Impossible is nothing.
Born and raised in Germany, he is the international element in the Arctic minor team. “Challenge yourself” has been a motto since many years. In his school time he studied a year in the United States and with a lot of social involvement and good final results many doors lay wide open for him. He knew that maritime technology would be the desired study, but finding the best university to study was not that easy.
He choose Delft university of Technology, because of the excellent reputation in the field of maritime technology. After a exiting first year he got invited for the honour programme of the faculty, TopTrack. Together with four friends he begun to set up a very challenging project, the Arctic minor. With Damen shipyards, Marin and DNV as strong industry partners the five studied in Finland arctic engineering and made a innovative arctic offshore supply vessel. Within the project he realised once again how important it is to set an extra step. There is nothing better than doing something were you passionate about.

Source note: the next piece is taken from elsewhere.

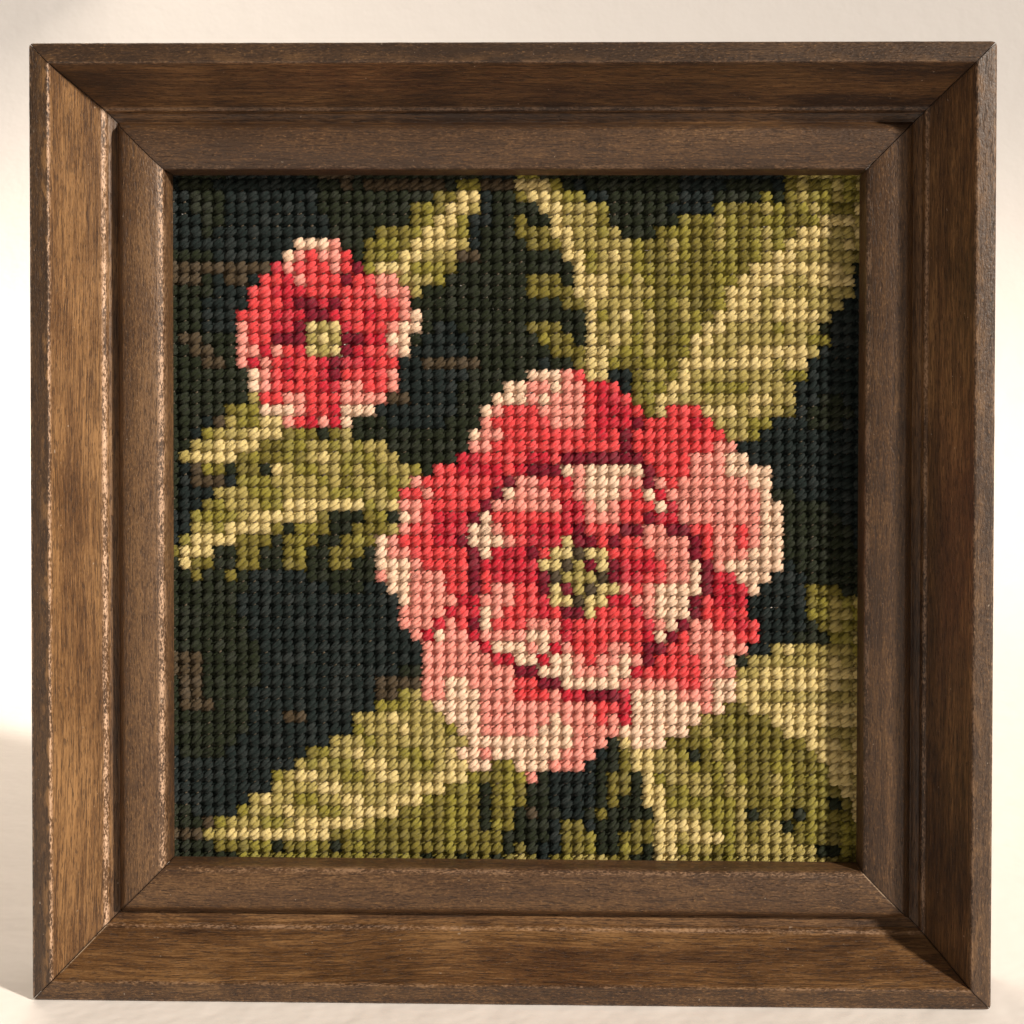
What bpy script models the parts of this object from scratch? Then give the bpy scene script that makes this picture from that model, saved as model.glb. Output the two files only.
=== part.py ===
"""A square needlepoint canvas panel in a mitred wooden frame.

Metres, +Z up. The frame stands on its bottom rail, its front looks along -Y,
and the origin is under the middle of the bottom rail. Four rails are cut from
one moulding: a bevelled outer edge, a long slope down towards the picture, a
narrow groove and a rounded inner member, with a rebate behind its sight edge.
The stitched canvas is one flat sheet lying in that rebate.
"""

import math

import bmesh
import bpy
from mathutils import Matrix, Vector

# Driving dimensions
FRAME_SIZE = 0.200           # outer width and height
FRAME_DEPTH = 0.025          # front arris to back face
FITTING_GAP = 0.0003         # clearance between neighbouring pieces

# The moulding, measured inwards from the outer edge and back from the front
OUTER_DROP = 0.0009          # the outer edge lies behind the front arris
OUTER_ARRIS_RADIUS = 0.0010
FILLET_WIDTH = 0.0043        # outer edge to front arris
FRONT_ARRIS_RADIUS = 0.0004
SLOPE_END = (0.0118, 0.0121)
SLOPE_HOLLOW = 0.0004        # how far the slope is scooped behind a straight line
SHOULDER_END = (0.0139, 0.0133)
SHOULDER_BULGE = 0.0002
GROOVE_BOTTOM = (0.0146, 0.0141)
MEMBER_START = (0.0152, 0.0131)
MEMBER_RISE = (0.0162, 0.0112)
MEMBER_CROWN = (0.0182, 0.0106)
MEMBER_END = (0.0235, 0.0118)
MEMBER_BULGE = 0.0003        # roundness of the inner member's sides and front
CROWN_BULGE = 0.0001         # roundness of the short piece up to its crown
SIGHT_ROUND = (0.0250, 0.0130)
SIGHT_EDGE = (0.0256, 0.0173)
REBATE_WIDTH = 0.0050        # from the sight edge out to the rebate's wall

# The stitched canvas
MESH_PITCH_X = 0.00254       # ten stitches to the inch across
MESH_PITCH_Z = 0.00259       # slightly longer down the warp
STITCHES_X = 62
STITCHES_Z = 61
CANVAS_THICKNESS = 0.0024    # canvas with the wool on both sides
CANVAS_EDGE_ROUND = 0.0005
CANVAS_EDGE_STEPS = 2

# Looks of the plain solids
WOOD_COLOUR = (0.105, 0.052, 0.026)
WOOD_ROUGHNESS = 0.38
WOOL_COLOUR = (0.120, 0.130, 0.045)
WOOL_ROUGHNESS = 0.9
SMOOTH_BELOW = math.radians(35)

HALF = FRAME_SIZE / 2
FRONT_Y = -FRAME_DEPTH / 2
MITRE_SETBACK = FITTING_GAP / 2 * math.sqrt(2)
QUARTER_TURN = math.radians(90)
ARC_STEPS = 4
SHORT_CURVE = 3              # straight pieces in a short curve
LONG_CURVE = 4


def clear_scene():
    for item in list(bpy.data.objects):
        bpy.data.objects.remove(item)


def make_material(name, colour, roughness):
    material = bpy.data.materials.new(name)
    material.use_nodes = True
    shader = material.node_tree.nodes["Principled BSDF"]
    shader.inputs["Base Color"].default_value = (*colour, 1.0)
    shader.inputs["Roughness"].default_value = roughness
    shader.inputs["Metallic"].default_value = 0.0
    return material


def rounded_corner(before, corner, after, radius):
    """The points of an arc that replaces one corner of an outline."""
    corner = Vector(corner)
    to_before = (Vector(before) - corner).normalized()
    to_after = (Vector(after) - corner).normalized()
    half_angle = to_before.angle(to_after) / 2
    reach = radius / math.tan(half_angle)
    bisector = (to_before + to_after).normalized()
    centre = corner + bisector * (radius / math.sin(half_angle))
    first = corner + to_before * reach - centre
    turn = first.angle_signed(corner + to_after * reach - centre)
    points = []
    for step in range(ARC_STEPS + 1):
        points.append(centre + Matrix.Rotation(-turn * step / ARC_STEPS, 2) @ first)
    return [tuple(point) for point in points]


def bowed_line(start, end, sag, pieces):
    """Points between two ends, pushed to the back of the straight line by sag."""
    start, end = Vector(start), Vector(end)
    along = end - start
    sideways = Vector((-along.y, along.x)).normalized()
    points = []
    for step in range(1, pieces):
        share = step / pieces
        bow = 4 * share * (1 - share) * sag
        points.append(tuple(start + along * share + sideways * bow))
    return points


def moulding_outline():
    """The moulding's section as (inwards, backwards) points, once around."""
    outer_front = (0.0, OUTER_DROP)
    front_arris = (FILLET_WIDTH, 0.0)
    outer_back = (0.0, FRAME_DEPTH)
    rebate_wall = SIGHT_EDGE[0] - REBATE_WIDTH
    outline = []
    outline += rounded_corner(outer_back, outer_front, front_arris, OUTER_ARRIS_RADIUS)
    outline += rounded_corner(outer_front, front_arris, SLOPE_END, FRONT_ARRIS_RADIUS)
    outline += bowed_line(front_arris, SLOPE_END, SLOPE_HOLLOW, LONG_CURVE)
    outline += [SLOPE_END]
    outline += bowed_line(SLOPE_END, SHOULDER_END, -SHOULDER_BULGE, SHORT_CURVE)
    outline += [SHOULDER_END, GROOVE_BOTTOM, MEMBER_START]
    outline += bowed_line(MEMBER_START, MEMBER_RISE, -MEMBER_BULGE, SHORT_CURVE)
    outline += [MEMBER_RISE]
    outline += bowed_line(MEMBER_RISE, MEMBER_CROWN, -CROWN_BULGE, SHORT_CURVE)
    outline += [MEMBER_CROWN]
    outline += bowed_line(MEMBER_CROWN, MEMBER_END, -MEMBER_BULGE, LONG_CURVE)
    outline += [MEMBER_END]
    outline += bowed_line(MEMBER_END, SIGHT_ROUND, -MEMBER_BULGE, LONG_CURVE)
    outline += [SIGHT_ROUND, SIGHT_EDGE]
    outline += [(rebate_wall, SIGHT_EDGE[1]), (rebate_wall, FRAME_DEPTH), outer_back]
    return outline


def make_rail(name, quarter_turns, material):
    """One mitred rail: the bottom one, turned about the frame's middle."""
    mesh = bpy.data.meshes.new(name)
    shape = bmesh.new()
    ends = []
    for side in (-1, 1):
        ring = []
        for inwards, backwards in moulding_outline():
            reach = HALF - inwards - MITRE_SETBACK
            ring.append(shape.verts.new((side * reach, FRONT_Y + backwards, inwards)))
        ends.append(ring)
    left_cap = shape.faces.new(ends[0])
    right_cap = shape.faces.new(reversed(ends[1]))
    bmesh.ops.bridge_loops(shape, edges=list(left_cap.edges) + list(right_cap.edges))
    bmesh.ops.triangulate(shape, faces=[left_cap, right_cap])
    bmesh.ops.recalc_face_normals(shape, faces=shape.faces)
    turn = Matrix.Rotation(QUARTER_TURN * quarter_turns, 4, "Y")
    to_middle = Matrix.Translation((0, 0, -HALF))
    from_middle = Matrix.Translation((0, 0, HALF))
    shape.transform(from_middle @ turn @ to_middle)
    shape.to_mesh(mesh)
    shape.free()
    mesh.shade_smooth()
    mesh.set_sharp_from_angle(angle=SMOOTH_BELOW)
    rail = bpy.data.objects.new(name, mesh)
    rail.data.materials.append(material)
    bpy.context.collection.objects.link(rail)
    return rail


def make_canvas(name, material):
    """The stitched sheet, flat, just behind the sight edge."""
    width = STITCHES_X * MESH_PITCH_X
    height = STITCHES_Z * MESH_PITCH_Z
    front = FRONT_Y + SIGHT_EDGE[1] + FITTING_GAP
    mesh = bpy.data.meshes.new(name)
    shape = bmesh.new()
    bmesh.ops.create_cube(shape, size=1.0)
    bmesh.ops.scale(shape, verts=shape.verts, vec=(width, CANVAS_THICKNESS, height))
    middle = (0, front + CANVAS_THICKNESS / 2, HALF)
    bmesh.ops.translate(shape, verts=shape.verts, vec=middle)
    shape.to_mesh(mesh)
    shape.free()
    sheet = bpy.data.objects.new(name, mesh)
    sheet.data.materials.append(material)
    bpy.context.collection.objects.link(sheet)
    soften = sheet.modifiers.new("soft_edge", "BEVEL")
    soften.width = CANVAS_EDGE_ROUND
    soften.segments = CANVAS_EDGE_STEPS
    return sheet


def main():
    clear_scene()
    wood = make_material("stained_wood", WOOD_COLOUR, WOOD_ROUGHNESS)
    wool = make_material("stitched_wool", WOOL_COLOUR, WOOL_ROUGHNESS)
    for quarter_turns, side in enumerate(("bottom", "left", "top", "right")):
        make_rail("rail_" + side, quarter_turns, wood)
    make_canvas("needlepoint_canvas", wool)


main()
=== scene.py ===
# Needlepoint canvas panel in a mitred wooden frame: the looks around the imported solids.
# Metres, +Z up, the stitched front faces -Y.
import math
import random

import bmesh
import bpy
from mathutils import Matrix, Vector, noise


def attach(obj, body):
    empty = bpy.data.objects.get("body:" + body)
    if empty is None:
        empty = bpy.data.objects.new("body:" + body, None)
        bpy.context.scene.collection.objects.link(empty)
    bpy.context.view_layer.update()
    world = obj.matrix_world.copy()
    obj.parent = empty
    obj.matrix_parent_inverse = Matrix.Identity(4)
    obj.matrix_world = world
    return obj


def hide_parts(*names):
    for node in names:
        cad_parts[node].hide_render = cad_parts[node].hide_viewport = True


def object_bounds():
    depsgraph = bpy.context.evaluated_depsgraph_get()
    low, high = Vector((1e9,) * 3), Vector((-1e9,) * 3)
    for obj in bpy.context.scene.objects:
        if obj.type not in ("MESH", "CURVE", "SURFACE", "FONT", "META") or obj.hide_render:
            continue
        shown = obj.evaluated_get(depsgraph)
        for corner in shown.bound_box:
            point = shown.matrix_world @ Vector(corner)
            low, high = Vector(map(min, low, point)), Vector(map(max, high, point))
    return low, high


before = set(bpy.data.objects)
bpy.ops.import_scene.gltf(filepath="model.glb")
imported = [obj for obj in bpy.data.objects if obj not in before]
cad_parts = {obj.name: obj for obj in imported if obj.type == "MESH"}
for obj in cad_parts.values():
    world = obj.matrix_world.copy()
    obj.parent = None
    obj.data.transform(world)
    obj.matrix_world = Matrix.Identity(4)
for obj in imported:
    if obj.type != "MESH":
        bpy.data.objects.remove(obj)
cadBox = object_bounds()
scene = bpy.context.scene
mm = 0.001
print("frame loaded")


# ---------------------------------------------------------------- camera
photoCamera = dict(
    right=21.81, back=328.93, above=33.6,     # mm from the middle of the frame's front
    pitch=-1.017, roll=-0.122, yaw=1.162,     # degrees
    focalPixels=1596.9, middlePixel=(582.6, 392.4), imagePixels=1024, filmWidth=36.0)

frameLow, frameHigh = cadBox
frameDepth = 25.0
frontY = frameHigh.y - frameDepth * mm
halfFrame = (frameHigh.z - frameLow.z) / 2


def makeCamera(s):
    cameraData = bpy.data.cameras.new("photo_camera")
    cameraData.sensor_width = s["filmWidth"]
    cameraData.lens = s["focalPixels"] / s["imagePixels"] * s["filmWidth"]
    half = s["imagePixels"] / 2
    cameraData.shift_x = (half - s["middlePixel"][0]) / s["imagePixels"]
    cameraData.shift_y = (s["middlePixel"][1] - half) / s["imagePixels"]
    cameraData.clip_start, cameraData.clip_end = 0.01, 30
    camera = bpy.data.objects.new("photo_camera", cameraData)
    turn = (Matrix.Rotation(math.radians(s["yaw"]), 4, "Z")
            @ Matrix.Rotation(math.radians(s["pitch"]), 4, "X")
            @ Matrix.Rotation(math.radians(s["roll"]), 4, "Y"))
    lookAlongY = Matrix.Rotation(math.radians(90), 4, "X")
    place = Vector((s["right"] * mm, frontY - s["back"] * mm, halfFrame + s["above"] * mm))
    camera.matrix_world = Matrix.Translation(place) @ turn @ lookAlongY
    scene.collection.objects.link(camera)
    scene.camera = camera


makeCamera(photoCamera)
print("camera placed")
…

“I couldn’t have dreamed of a better outcome of the Arctic Minor project. I’m proud what we have achieved and are very thankful to be part of this amazing experience. I would like to thank everyone that took a part in the project, especially John, Martijn, Max and Reinier.”
Being a boy of only two years old, the parents of Reinier Bos took him to the ‘Wereld Haven Dagen’, or ‘World Port Days’ in Rotterdam. Fascinated by the sheer size, technology and traditions surrounding the maritime industry, he choose to start studying for a maritime officer. Although the study was not what he expected, the industry was appealing. After the first year he switched to the TU Delft, maritime engineering. He focused on studying and managed to be invited to the honours programme after the first year. With four of his friends he set up the Arctic minor, a half year of studying Arctic engineering with the goal of designing an Arctic Offshore Support Vessel. The result of this minor has been praised by the partners that helped realize it: Damen, Marin and DNV. At the moment he is finishing his bachelor of maritime engineering and hopes to start his master in September 2013.
By the time I was asked to write for a special edition of the YMI, I was a little bit surprised. Was the work we did in the Arctic Minor that outstanding or special? Let me begin to tell about myself. I’m John Huisman, 20 years old, living in Hardinxveld-Giessendam my whole life now, next to a small river named “de Giessen”. No wonder I grew up with water and things that float on it. During the pre-university education it appeared that I was interested in maths, physics and so on. After the open days at the Delft University, Maritime Engineering was and is, without any doubt, the right study for me.
In the first year I did, apparently, quite well. I graduated with honours. It was the result of careful planning and sometimes hard work. I was also asked for the honours programme of the faculty: ‘TopTrack’. A programme in which you can add an extra dimension to your studies. Together with four friends the decision was made to set up an own minor with the topic of Arctic engineering.
The planning of the minor began in December 2011 and before we knew we were in Finland following arctic courses and doing a design project in cooperation with Damen, DNV and Marin, which was told in a previous edition of the YMI. I learned a lot: working in a team and setting up requirements of the project by yourself and also social en networking skills.
But my studies are not finished yet. The topic of arctic engineering is also chosen for the final bachelor research project in cooperation with Marin to study and research propeller-ice interaction models with artificial ice. By the end of July this year I hope to finish my bachelor studies and to go further with a new challenge, the master. I would be great that you, who read this, will see that there are many possibilities and challenges in your study. But you have to go for it and you will end up like me in the YMI, like the Arctic Minor Team that did something unusual, but very nice and useful.